*Exercise:* Reproduce each line exactly, including spacing and punctuation.
** Begin Supplied information **
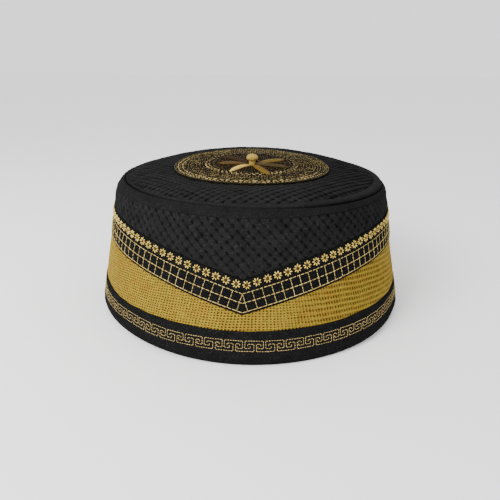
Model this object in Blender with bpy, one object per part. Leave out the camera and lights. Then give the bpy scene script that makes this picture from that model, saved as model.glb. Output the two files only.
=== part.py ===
"""A flat-topped prayer cap, sewn from cloth panels, with an embroidered disc and a knotted button on its crown.

The cap stands on its rim at z = 0, its axis is Z and its front faces -Y. A turn is an angle round that axis in
degrees, 0 at the front and growing towards +X. Lengths are in metres.
"""
import math
from collections import namedtuple

import bmesh
import bpy
from mathutils import Vector

MM = 0.001

# The whole cap
HEAD_GIRTH = 582 * MM           # inside the headband, for a size 58 head
SEAM_GAP = 0.3 * MM             # left between two pieces that are sewn together
WALL_TAPER = 0.196              # radius lost for each metre of height
WALL_CLOTH = 2.0 * MM           # padded wall, outside to inside
WALL_SEGMENTS = 96              # steps round the wall
CROWN_SEGMENTS = 72             # steps round the crown

# Headband
HEADBAND_HEIGHT = 18.3 * MM
HEADBAND_CLOTH = 2.9 * MM       # folded double
HEADBAND_PROUD = 0.5 * MM       # stands out from the wall above it
HEM_HEIGHT = 5.0 * MM           # height over which the fold at the rim rounds in
HEM_ROUND = 2.0 * MM            # how far it rounds in at the rim
HEM_STEPS = 4

# Chevron, measured on its lower edge
CHEVRON_TURN = -2.3             # the point of the V sits a little to one side of the front
CHEVRON_POINT = 26.4 * MM       # height of its two points, front and back
CHEVRON_PEAK = 45.0 * MM        # height at the two sides
CHEVRON_BEND = 2.5              # power by which the arms flatten towards the sides
CHEVRON_WIDTH = 17.1 * MM       # along the height
CHEVRON_PROUD = 0.3 * MM

# Shoulder band, between the wall and the crown
SHOULDER_FOOT = 72.5 * MM       # height of its seam with the wall
SHOULDER_PAD = 0.2 * MM         # how far it bulges between its two seams
SHOULDER_STEPS = 4

# Crown
CROWN_SEAM = 78.1 * MM          # radius of the seam round the crown
CROWN_OFFSET = 1.5 * MM         # the seam runs this far off centre, towards +X
CROWN_CLOTH = 2.0 * MM
CROWN_EDGE = 78.4 * MM          # radius where the top turns down to the shoulder
CROWN_EDGE_HEIGHT = 76.4 * MM
CROWN_FLAT_HEIGHT = 81.9 * MM   # at the foot of the medallion
CROWN_MIDDLE_HEIGHT = 82.2 * MM
CROWN_ROUND = 2.4 * MM          # fullness between the medallion and the edge
CROWN_LEAN = 0.068              # the top leans to the front by this slope
CROWN_SETTLED = 1.8 * MM        # most that the top has settled at its left and right
CROWN_RINGS = (5, 11, 20, 34, 48.2, 56, 64, 71, 75.5, 77.9)  # radii in millimetres

# Medallion
MEDALLION_RADIUS = 47.9 * MM
MEDALLION_CLOTH = 1.0 * MM
MEDALLION_RINGS = (5, 11, 20, 34, 47.9)  # radii in millimetres

# Button and petals
BUTTON_X = 0.3 * MM
BUTTON_Y = -4.0 * MM
BUTTON_WIDTH = 7.1 * MM
BUTTON_THICKNESS = 4.6 * MM
BUTTON_HEIGHT = 87.1 * MM       # of its middle
BUTTON_SEGMENTS = 20
BUTTON_STEPS = 8
NECK_RADIUS = 2.0 * MM
DIMPLE_DEPTH = 1.0 * MM         # where the button's thread pulls the crown in
DIMPLE_RADIUS = 7.0 * MM
PETAL_START = 2.4 * MM          # from the button's axis to the root of a petal
PETAL_SEAT = 0.4 * MM           # above the medallion

Petal = namedtuple("Petal", "turn reach half_width")
PETALS = (
    Petal(turn=-33.5, reach=23.0 * MM, half_width=1.9 * MM),
    Petal(turn=21.5, reach=27.2 * MM, half_width=2.4 * MM),
    Petal(turn=71.5, reach=23.2 * MM, half_width=2.2 * MM),
    Petal(turn=119.5, reach=23.0 * MM, half_width=2.8 * MM),
    Petal(turn=174.0, reach=22.0 * MM, half_width=2.3 * MM),
    Petal(turn=226.0, reach=24.5 * MM, half_width=2.3 * MM),
    Petal(turn=269.0, reach=20.2 * MM, half_width=2.2 * MM),
)
LeafSection = namedtuple("LeafSection", "along width rise")
LEAF = (
    LeafSection(along=0.00, width=0.30, rise=0.5 * MM),
    LeafSection(along=0.15, width=0.65, rise=0.9 * MM),
    LeafSection(along=0.35, width=0.92, rise=1.2 * MM),
    LeafSection(along=0.58, width=1.00, rise=1.3 * MM),
    LeafSection(along=0.78, width=0.90, rise=1.2 * MM),
    LeafSection(along=0.92, width=0.60, rise=0.8 * MM),
    LeafSection(along=1.00, width=0.20, rise=0.4 * MM),
)                               # width is a share of the petal's own half width
LeafRib = namedtuple("LeafRib", "across up")
LEAF_RIBS = (
    LeafRib(across=1.0, up=0.0),
    LeafRib(across=0.55, up=0.8),
    LeafRib(across=0.0, up=1.0),
    LeafRib(across=-0.55, up=0.8),
    LeafRib(across=-1.0, up=0.0),
)


def direction(turn):
    """The level direction that a turn points to."""
    angle = math.radians(turn)
    return Vector((math.sin(angle), -math.cos(angle), 0.0))


def turns(count):
    """The turns of a ring's points, with one of them on the chevron's front point."""
    return [CHEVRON_TURN + 360.0 * step / count for step in range(count)]


def level_circle(radius, height, count):
    """A level ring of points round the axis."""
    return [direction(turn) * radius + Vector((0.0, 0.0, height)) for turn in turns(count)]


def headband_radius(height):
    """Outer radius of the headband's cone."""
    at_hem = HEAD_GIRTH / (2 * math.pi) + HEADBAND_CLOTH
    return at_hem + WALL_TAPER * (HEM_HEIGHT - height)


def wall_radius(height):
    """Outer radius of the wall's cone."""
    return headband_radius(height) - HEADBAND_PROUD


def chevron_edge(turn):
    """Height of the chevron's lower edge."""
    away = (turn - CHEVRON_TURN + 180.0) % 360.0 - 180.0
    to_point = abs(90.0 - abs(away)) / 90.0
    return CHEVRON_PEAK - (CHEVRON_PEAK - CHEVRON_POINT) * to_point ** CHEVRON_BEND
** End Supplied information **
*Exercise response:*
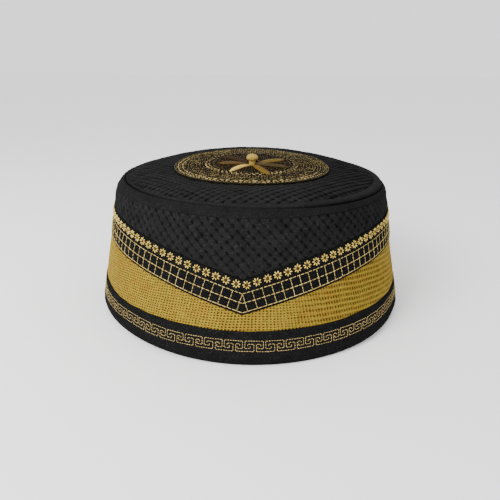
Model this object in Blender with bpy, one object per part. Leave out the camera and lights. Then give the bpy scene script that makes this picture from that model, saved as model.glb. Output the two files only.
=== part.py ===
"""A flat-topped prayer cap, sewn from cloth panels, with an embroidered disc and a knotted button on its crown.

The cap stands on its rim at z = 0, its axis is Z and its front faces -Y. A turn is an angle round that axis in
degrees, 0 at the front and growing towards +X. Lengths are in metres.
"""
import math
from collections import namedtuple

import bmesh
import bpy
from mathutils import Vector

MM = 0.001

# The whole cap
HEAD_GIRTH = 582 * MM           # inside the headband, for a size 58 head
SEAM_GAP = 0.3 * MM             # left between two pieces that are sewn together
WALL_TAPER = 0.196              # radius lost for each metre of height
WALL_CLOTH = 2.0 * MM           # padded wall, outside to inside
WALL_SEGMENTS = 96              # steps round the wall
CROWN_SEGMENTS = 72             # steps round the crown

# Headband
HEADBAND_HEIGHT = 18.3 * MM
HEADBAND_CLOTH = 2.9 * MM       # folded double
HEADBAND_PROUD = 0.5 * MM       # stands out from the wall above it
HEM_HEIGHT = 5.0 * MM           # height over which the fold at the rim rounds in
HEM_ROUND = 2.0 * MM            # how far it rounds in at the rim
HEM_STEPS = 4

# Chevron, measured on its lower edge
CHEVRON_TURN = -2.3             # the point of the V sits a little to one side of the front
CHEVRON_POINT = 26.4 * MM       # height of its two points, front and back
CHEVRON_PEAK = 45.0 * MM        # height at the two sides
CHEVRON_BEND = 2.5              # power by which the arms flatten towards the sides
CHEVRON_WIDTH = 17.1 * MM       # along the height
CHEVRON_PROUD = 0.3 * MM

# Shoulder band, between the wall and the crown
SHOULDER_FOOT = 72.5 * MM       # height of its seam with the wall
SHOULDER_PAD = 0.2 * MM         # how far it bulges between its two seams
SHOULDER_STEPS = 4

# Crown
CROWN_SEAM = 78.1 * MM          # radius of the seam round the crown
CROWN_OFFSET = 1.5 * MM         # the seam runs this far off centre, towards +X
CROWN_CLOTH = 2.0 * MM
CROWN_EDGE = 78.4 * MM          # radius where the top turns down to the shoulder
CROWN_EDGE_HEIGHT = 76.4 * MM
CROWN_FLAT_HEIGHT = 81.9 * MM   # at the foot of the medallion
CROWN_MIDDLE_HEIGHT = 82.2 * MM
CROWN_ROUND = 2.4 * MM          # fullness between the medallion and the edge
CROWN_LEAN = 0.068              # the top leans to the front by this slope
CROWN_SETTLED = 1.8 * MM        # most that the top has settled at its left and right
CROWN_RINGS = (5, 11, 20, 34, 48.2, 56, 64, 71, 75.5, 77.9)  # radii in millimetres

# Medallion
MEDALLION_RADIUS = 47.9 * MM
MEDALLION_CLOTH = 1.0 * MM
MEDALLION_RINGS = (5, 11, 20, 34, 47.9)  # radii in millimetres

# Button and petals
BUTTON_X = 0.3 * MM
BUTTON_Y = -4.0 * MM
BUTTON_WIDTH = 7.1 * MM
BUTTON_THICKNESS = 4.6 * MM
BUTTON_HEIGHT = 87.1 * MM       # of its middle
BUTTON_SEGMENTS = 20
BUTTON_STEPS = 8
NECK_RADIUS = 2.0 * MM
DIMPLE_DEPTH = 1.0 * MM         # where the button's thread pulls the crown in
DIMPLE_RADIUS = 7.0 * MM
PETAL_START = 2.4 * MM          # from the button's axis to the root of a petal
PETAL_SEAT = 0.4 * MM           # above the medallion

Petal = namedtuple("Petal", "turn reach half_width")
PETALS = (
    Petal(turn=-33.5, reach=23.0 * MM, half_width=1.9 * MM),
    Petal(turn=21.5, reach=27.2 * MM, half_width=2.4 * MM),
    Petal(turn=71.5, reach=23.2 * MM, half_width=2.2 * MM),
    Petal(turn=119.5, reach=23.0 * MM, half_width=2.8 * MM),
    Petal(turn=174.0, reach=22.0 * MM, half_width=2.3 * MM),
    Petal(turn=226.0, reach=24.5 * MM, half_width=2.3 * MM),
    Petal(turn=269.0, reach=20.2 * MM, half_width=2.2 * MM),
)
LeafSection = namedtuple("LeafSection", "along width rise")
LEAF = (
    LeafSection(along=0.00, width=0.30, rise=0.5 * MM),
    LeafSection(along=0.15, width=0.65, rise=0.9 * MM),
    LeafSection(along=0.35, width=0.92, rise=1.2 * MM),
    LeafSection(along=0.58, width=1.00, rise=1.3 * MM),
    LeafSection(along=0.78, width=0.90, rise=1.2 * MM),
    LeafSection(along=0.92, width=0.60, rise=0.8 * MM),
    LeafSection(along=1.00, width=0.20, rise=0.4 * MM),
)                               # width is a share of the petal's own half width
LeafRib = namedtuple("LeafRib", "across up")
LEAF_RIBS = (
    LeafRib(across=1.0, up=0.0),
    LeafRib(across=0.55, up=0.8),
    LeafRib(across=0.0, up=1.0),
    LeafRib(across=-0.55, up=0.8),
    LeafRib(across=-1.0, up=0.0),
)


def direction(turn):
    """The level direction that a turn points to."""
    angle = math.radians(turn)
    return Vector((math.sin(angle), -math.cos(angle), 0.0))


def turns(count):
    """The turns of a ring's points, with one of them on the chevron's front point."""
    return [CHEVRON_TURN + 360.0 * step / count for step in range(count)]


def level_circle(radius, height, count):
    """A level ring of points round the axis."""
    return [direction(turn) * radius + Vector((0.0, 0.0, height)) for turn in turns(count)]


def headband_radius(height):
    """Outer radius of the headband's cone."""
    at_hem = HEAD_GIRTH / (2 * math.pi) + HEADBAND_CLOTH
    return at_hem + WALL_TAPER * (HEM_HEIGHT - height)


def wall_radius(height):
    """Outer radius of the wall's cone."""
    return headband_radius(height) - HEADBAND_PROUD


def chevron_edge(turn):
    """Height of the chevron's lower edge."""
    away = (turn - CHEVRON_TURN + 180.0) % 360.0 - 180.0
    to_point = abs(90.0 - abs(away)) / 90.0
    return CHEVRON_PEAK - (CHEVRON_PEAK - CHEVRON_POINT) * to_point ** CHEVRON_BEND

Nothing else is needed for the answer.